*Instructions for the task*.
Return only the lines running from the line that holds "Write the JSON" to the line that holds "List this object's", including both.

*Stored records*.
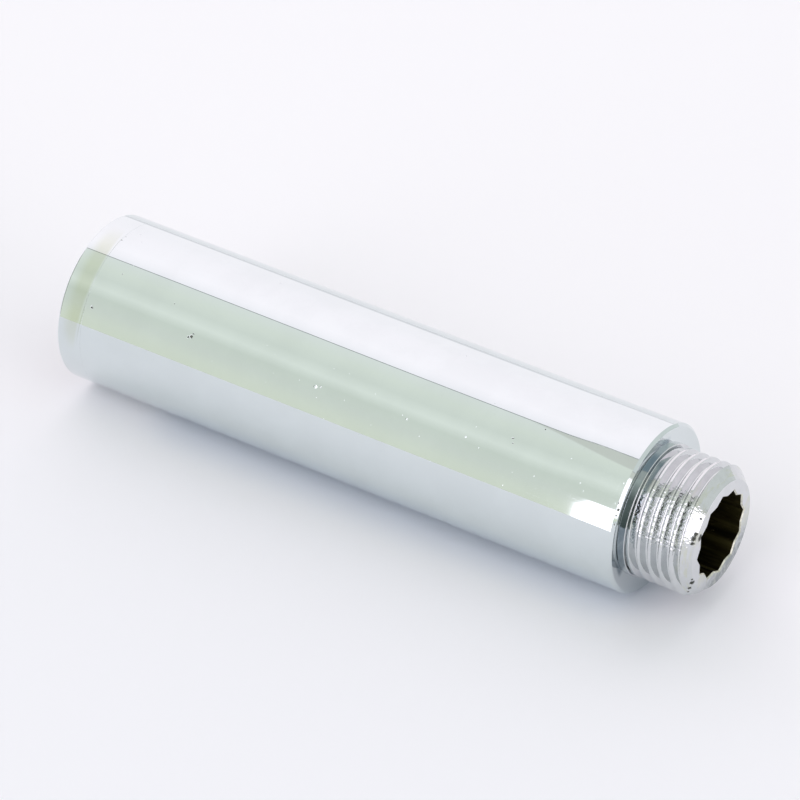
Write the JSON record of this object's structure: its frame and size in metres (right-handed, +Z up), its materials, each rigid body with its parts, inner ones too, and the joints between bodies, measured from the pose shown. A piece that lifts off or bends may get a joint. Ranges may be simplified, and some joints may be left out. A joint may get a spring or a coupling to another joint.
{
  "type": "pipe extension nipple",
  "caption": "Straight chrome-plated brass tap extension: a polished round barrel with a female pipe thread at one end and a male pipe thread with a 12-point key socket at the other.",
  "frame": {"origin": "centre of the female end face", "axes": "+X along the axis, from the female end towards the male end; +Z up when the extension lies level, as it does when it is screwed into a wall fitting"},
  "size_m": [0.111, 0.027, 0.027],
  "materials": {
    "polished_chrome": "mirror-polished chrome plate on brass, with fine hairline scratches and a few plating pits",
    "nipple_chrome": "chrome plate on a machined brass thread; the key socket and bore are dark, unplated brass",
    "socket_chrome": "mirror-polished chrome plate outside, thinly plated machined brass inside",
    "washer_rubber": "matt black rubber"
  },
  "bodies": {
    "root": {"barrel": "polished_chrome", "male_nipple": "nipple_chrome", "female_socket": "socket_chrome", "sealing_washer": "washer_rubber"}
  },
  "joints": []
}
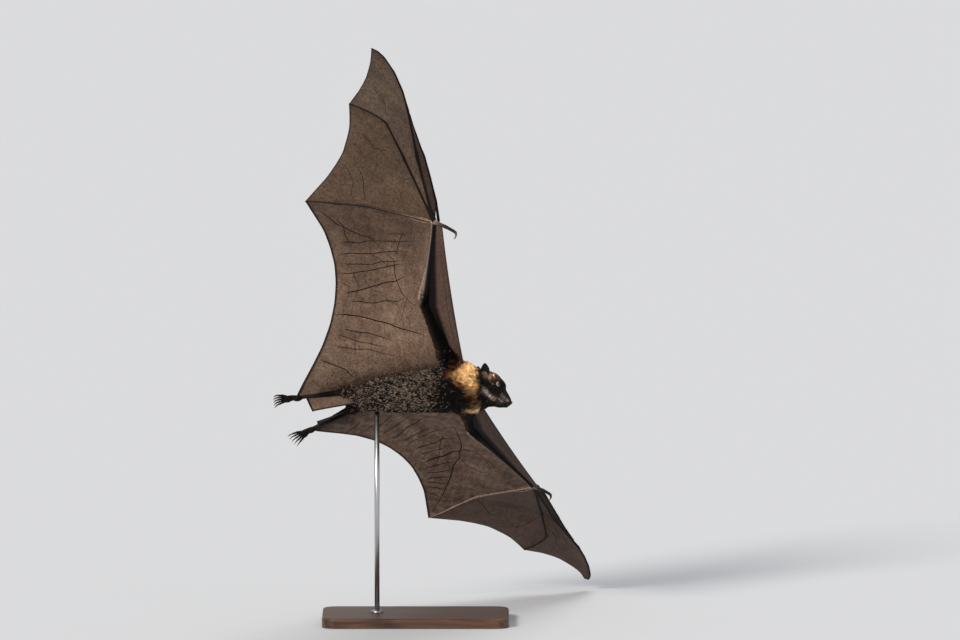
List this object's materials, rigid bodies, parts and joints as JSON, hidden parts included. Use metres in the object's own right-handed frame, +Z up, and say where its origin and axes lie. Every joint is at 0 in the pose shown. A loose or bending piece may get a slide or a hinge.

---

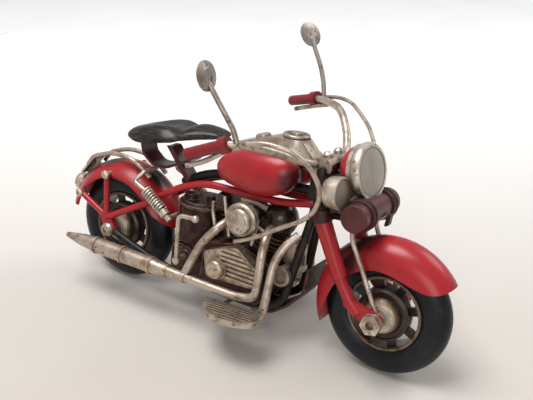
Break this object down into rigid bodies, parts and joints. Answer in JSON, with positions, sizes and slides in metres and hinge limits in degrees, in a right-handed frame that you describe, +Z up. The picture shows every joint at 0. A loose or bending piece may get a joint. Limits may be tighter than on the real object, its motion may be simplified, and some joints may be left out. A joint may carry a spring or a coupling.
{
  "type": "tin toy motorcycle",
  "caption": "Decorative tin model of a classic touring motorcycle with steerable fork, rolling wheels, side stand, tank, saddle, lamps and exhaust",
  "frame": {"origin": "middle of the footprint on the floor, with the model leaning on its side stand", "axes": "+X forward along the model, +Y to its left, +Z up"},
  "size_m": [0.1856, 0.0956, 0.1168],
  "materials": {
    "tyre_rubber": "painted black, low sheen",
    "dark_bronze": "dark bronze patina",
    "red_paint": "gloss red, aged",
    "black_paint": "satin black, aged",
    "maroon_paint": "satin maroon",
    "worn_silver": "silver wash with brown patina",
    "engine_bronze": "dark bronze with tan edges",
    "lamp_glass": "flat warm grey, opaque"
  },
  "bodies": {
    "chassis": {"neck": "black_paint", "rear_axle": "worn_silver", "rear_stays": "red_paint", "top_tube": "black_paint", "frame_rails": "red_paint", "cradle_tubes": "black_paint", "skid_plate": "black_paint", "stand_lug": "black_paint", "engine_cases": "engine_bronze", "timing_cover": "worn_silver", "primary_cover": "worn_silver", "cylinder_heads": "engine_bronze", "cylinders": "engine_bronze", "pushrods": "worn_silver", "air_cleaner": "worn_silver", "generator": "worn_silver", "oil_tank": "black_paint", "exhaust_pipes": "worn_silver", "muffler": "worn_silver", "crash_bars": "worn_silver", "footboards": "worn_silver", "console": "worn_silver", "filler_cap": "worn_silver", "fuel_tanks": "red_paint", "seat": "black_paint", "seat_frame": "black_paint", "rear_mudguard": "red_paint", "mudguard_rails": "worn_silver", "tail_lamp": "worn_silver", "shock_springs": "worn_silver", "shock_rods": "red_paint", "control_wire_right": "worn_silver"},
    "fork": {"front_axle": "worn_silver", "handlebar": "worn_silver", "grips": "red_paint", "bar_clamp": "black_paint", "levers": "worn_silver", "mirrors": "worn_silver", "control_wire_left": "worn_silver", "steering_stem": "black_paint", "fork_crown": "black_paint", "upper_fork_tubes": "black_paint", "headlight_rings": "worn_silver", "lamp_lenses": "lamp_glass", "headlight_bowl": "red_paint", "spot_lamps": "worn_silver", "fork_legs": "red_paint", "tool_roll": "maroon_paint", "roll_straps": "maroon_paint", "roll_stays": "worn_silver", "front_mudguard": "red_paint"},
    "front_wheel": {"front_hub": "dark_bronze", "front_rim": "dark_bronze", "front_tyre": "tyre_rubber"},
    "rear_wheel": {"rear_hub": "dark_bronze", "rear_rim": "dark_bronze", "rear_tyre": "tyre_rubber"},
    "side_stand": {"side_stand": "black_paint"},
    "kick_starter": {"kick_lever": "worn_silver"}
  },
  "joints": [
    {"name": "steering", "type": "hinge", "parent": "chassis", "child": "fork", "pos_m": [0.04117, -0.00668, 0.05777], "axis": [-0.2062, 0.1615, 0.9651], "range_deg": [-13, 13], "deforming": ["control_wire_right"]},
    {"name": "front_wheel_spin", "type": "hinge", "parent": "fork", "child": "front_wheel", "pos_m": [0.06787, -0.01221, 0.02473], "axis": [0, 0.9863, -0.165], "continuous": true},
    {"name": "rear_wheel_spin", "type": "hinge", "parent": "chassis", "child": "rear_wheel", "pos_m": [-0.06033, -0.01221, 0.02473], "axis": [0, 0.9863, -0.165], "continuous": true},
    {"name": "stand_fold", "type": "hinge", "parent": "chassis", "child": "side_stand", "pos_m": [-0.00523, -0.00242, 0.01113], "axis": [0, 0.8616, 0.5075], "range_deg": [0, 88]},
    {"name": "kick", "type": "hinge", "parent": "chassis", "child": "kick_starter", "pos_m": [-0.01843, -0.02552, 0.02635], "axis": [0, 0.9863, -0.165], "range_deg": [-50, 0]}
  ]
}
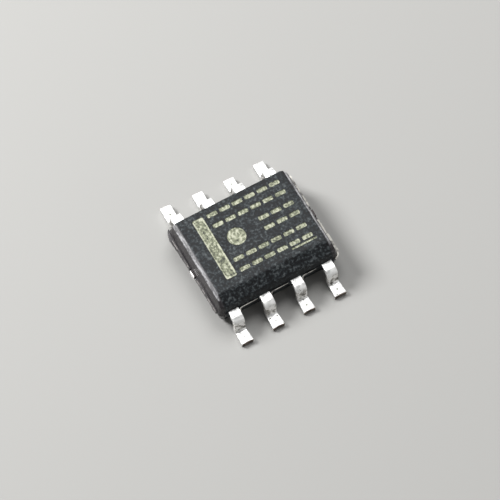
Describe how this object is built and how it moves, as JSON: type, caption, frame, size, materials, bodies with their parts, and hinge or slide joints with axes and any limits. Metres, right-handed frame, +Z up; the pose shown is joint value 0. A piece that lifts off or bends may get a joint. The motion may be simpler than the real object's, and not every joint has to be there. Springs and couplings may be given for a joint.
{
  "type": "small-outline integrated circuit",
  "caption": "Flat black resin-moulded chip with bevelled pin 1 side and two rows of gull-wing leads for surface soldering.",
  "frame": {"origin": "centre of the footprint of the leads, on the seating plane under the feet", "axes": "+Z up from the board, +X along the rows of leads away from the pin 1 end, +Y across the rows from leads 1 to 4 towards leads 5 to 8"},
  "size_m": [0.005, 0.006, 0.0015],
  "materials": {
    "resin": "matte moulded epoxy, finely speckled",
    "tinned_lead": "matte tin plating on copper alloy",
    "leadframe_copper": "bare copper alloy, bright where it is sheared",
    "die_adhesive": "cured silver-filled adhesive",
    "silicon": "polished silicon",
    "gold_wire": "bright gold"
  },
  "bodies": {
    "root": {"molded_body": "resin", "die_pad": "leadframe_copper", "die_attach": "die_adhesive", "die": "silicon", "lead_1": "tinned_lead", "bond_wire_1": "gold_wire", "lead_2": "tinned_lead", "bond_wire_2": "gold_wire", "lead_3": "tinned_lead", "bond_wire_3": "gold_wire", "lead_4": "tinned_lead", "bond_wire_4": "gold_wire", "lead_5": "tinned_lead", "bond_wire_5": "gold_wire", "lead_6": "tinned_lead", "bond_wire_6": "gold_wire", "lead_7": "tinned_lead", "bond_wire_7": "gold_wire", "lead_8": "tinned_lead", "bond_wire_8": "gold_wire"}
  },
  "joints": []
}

...

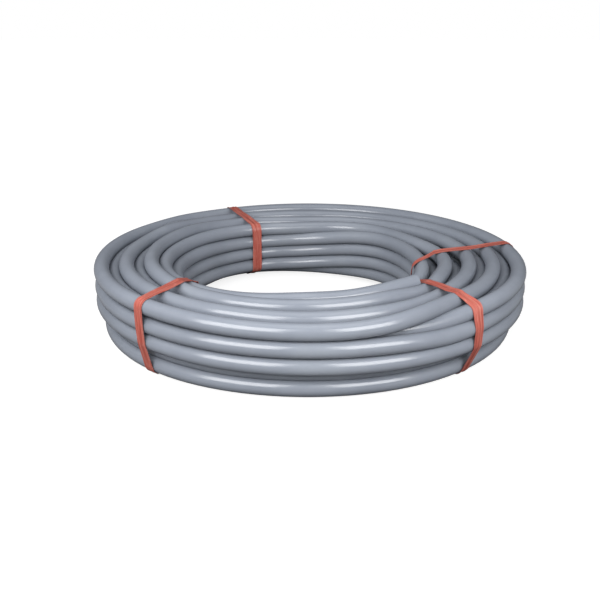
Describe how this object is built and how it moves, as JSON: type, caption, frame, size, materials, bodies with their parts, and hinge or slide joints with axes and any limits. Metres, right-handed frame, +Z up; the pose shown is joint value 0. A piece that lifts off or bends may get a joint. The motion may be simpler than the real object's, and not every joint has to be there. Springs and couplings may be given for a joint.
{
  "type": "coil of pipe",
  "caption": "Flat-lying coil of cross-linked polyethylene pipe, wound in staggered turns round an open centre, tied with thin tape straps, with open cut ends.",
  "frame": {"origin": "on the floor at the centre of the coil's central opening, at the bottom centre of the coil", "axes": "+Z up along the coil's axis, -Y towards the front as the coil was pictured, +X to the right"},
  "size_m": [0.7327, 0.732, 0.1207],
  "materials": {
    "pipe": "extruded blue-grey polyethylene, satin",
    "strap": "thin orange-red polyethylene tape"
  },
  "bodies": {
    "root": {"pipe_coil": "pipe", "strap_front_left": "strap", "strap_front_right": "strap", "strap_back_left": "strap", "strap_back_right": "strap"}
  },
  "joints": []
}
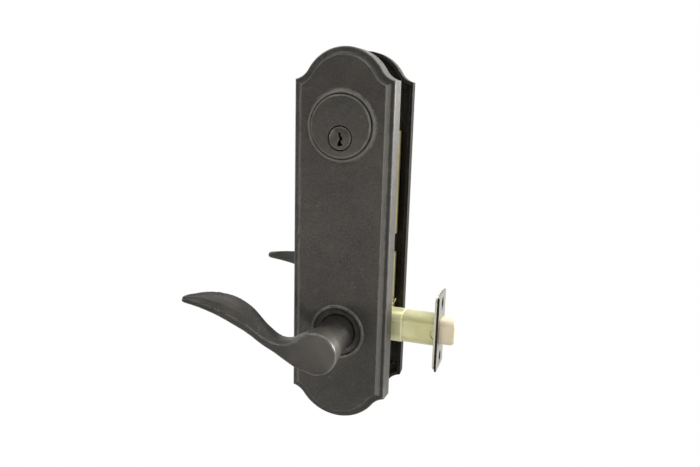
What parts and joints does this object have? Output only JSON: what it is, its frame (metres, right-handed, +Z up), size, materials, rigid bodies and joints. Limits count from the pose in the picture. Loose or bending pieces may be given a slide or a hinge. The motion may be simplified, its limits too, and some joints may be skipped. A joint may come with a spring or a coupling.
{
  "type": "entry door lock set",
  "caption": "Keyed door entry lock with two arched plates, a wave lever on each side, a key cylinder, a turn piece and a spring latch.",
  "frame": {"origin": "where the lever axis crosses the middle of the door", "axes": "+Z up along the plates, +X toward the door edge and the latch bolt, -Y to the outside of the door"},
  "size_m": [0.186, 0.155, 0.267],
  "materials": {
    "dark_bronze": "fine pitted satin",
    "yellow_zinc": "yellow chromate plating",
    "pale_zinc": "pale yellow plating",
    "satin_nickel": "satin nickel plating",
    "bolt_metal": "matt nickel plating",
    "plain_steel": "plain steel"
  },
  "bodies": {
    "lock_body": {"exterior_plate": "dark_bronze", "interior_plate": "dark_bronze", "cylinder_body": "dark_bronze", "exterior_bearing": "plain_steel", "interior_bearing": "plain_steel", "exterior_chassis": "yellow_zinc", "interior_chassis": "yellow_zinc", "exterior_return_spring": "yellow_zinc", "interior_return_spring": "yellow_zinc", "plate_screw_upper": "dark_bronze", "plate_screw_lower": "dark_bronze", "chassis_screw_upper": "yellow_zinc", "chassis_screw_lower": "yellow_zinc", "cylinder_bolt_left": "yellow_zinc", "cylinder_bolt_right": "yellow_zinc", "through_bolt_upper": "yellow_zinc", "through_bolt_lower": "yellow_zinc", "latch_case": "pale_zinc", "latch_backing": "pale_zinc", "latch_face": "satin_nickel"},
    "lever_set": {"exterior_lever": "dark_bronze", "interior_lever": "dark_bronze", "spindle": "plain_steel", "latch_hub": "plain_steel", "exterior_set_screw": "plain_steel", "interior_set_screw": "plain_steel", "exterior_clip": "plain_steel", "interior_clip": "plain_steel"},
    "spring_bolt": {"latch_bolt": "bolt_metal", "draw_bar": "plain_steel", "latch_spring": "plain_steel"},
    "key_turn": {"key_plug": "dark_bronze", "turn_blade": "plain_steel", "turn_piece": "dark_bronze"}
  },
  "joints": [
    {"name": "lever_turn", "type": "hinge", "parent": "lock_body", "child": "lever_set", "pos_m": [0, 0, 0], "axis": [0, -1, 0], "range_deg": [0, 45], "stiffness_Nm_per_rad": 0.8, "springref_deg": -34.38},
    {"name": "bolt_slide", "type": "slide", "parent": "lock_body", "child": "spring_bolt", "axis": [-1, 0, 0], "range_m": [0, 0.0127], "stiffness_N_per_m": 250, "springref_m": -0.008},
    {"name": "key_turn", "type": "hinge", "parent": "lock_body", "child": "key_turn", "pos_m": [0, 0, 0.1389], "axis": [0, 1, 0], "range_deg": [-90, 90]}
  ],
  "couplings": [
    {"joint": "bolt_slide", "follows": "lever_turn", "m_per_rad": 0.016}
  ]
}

*Task output*.
Write the JSON record of this object's structure: its frame and size in metres (right-handed, +Z up), its materials, each rigid body with its parts, inner ones too, and the joints between bodies, measured from the pose shown. A piece that lifts off or bends may get a joint. Ranges may be simplified, and some joints may be left out. A joint may get a spring or a coupling to another joint.
{
  "type": "pipe extension nipple",
  "caption": "Straight chrome-plated brass tap extension: a polished round barrel with a female pipe thread at one end and a male pipe thread with a 12-point key socket at the other.",
  "frame": {"origin": "centre of the female end face", "axes": "+X along the axis, from the female end towards the male end; +Z up when the extension lies level, as it does when it is screwed into a wall fitting"},
  "size_m": [0.111, 0.027, 0.027],
  "materials": {
    "polished_chrome": "mirror-polished chrome plate on brass, with fine hairline scratches and a few plating pits",
    "nipple_chrome": "chrome plate on a machined brass thread; the key socket and bore are dark, unplated brass",
    "socket_chrome": "mirror-polished chrome plate outside, thinly plated machined brass inside",
    "washer_rubber": "matt black rubber"
  },
  "bodies": {
    "root": {"barrel": "polished_chrome", "male_nipple": "nipple_chrome", "female_socket": "socket_chrome", "sealing_washer": "washer_rubber"}
  },
  "joints": []
}
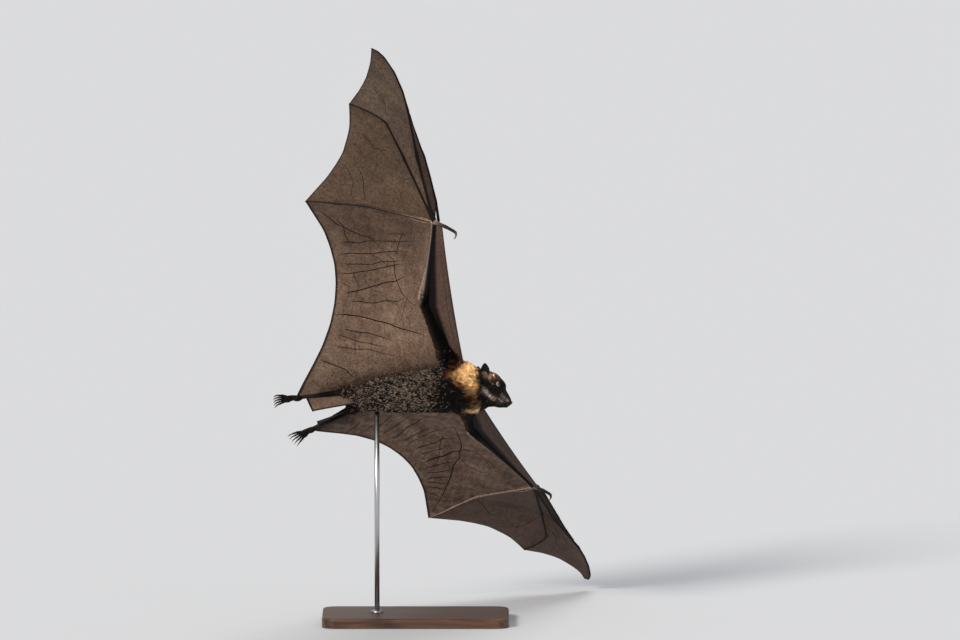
List this object's materials, rigid bodies, parts and joints as JSON, hidden parts included. Use metres in the object's own right-handed frame, +Z up, and say where its origin and axes lie. Every joint is at 0 in the pose shown. A loose or bending piece may get a slide or a hinge.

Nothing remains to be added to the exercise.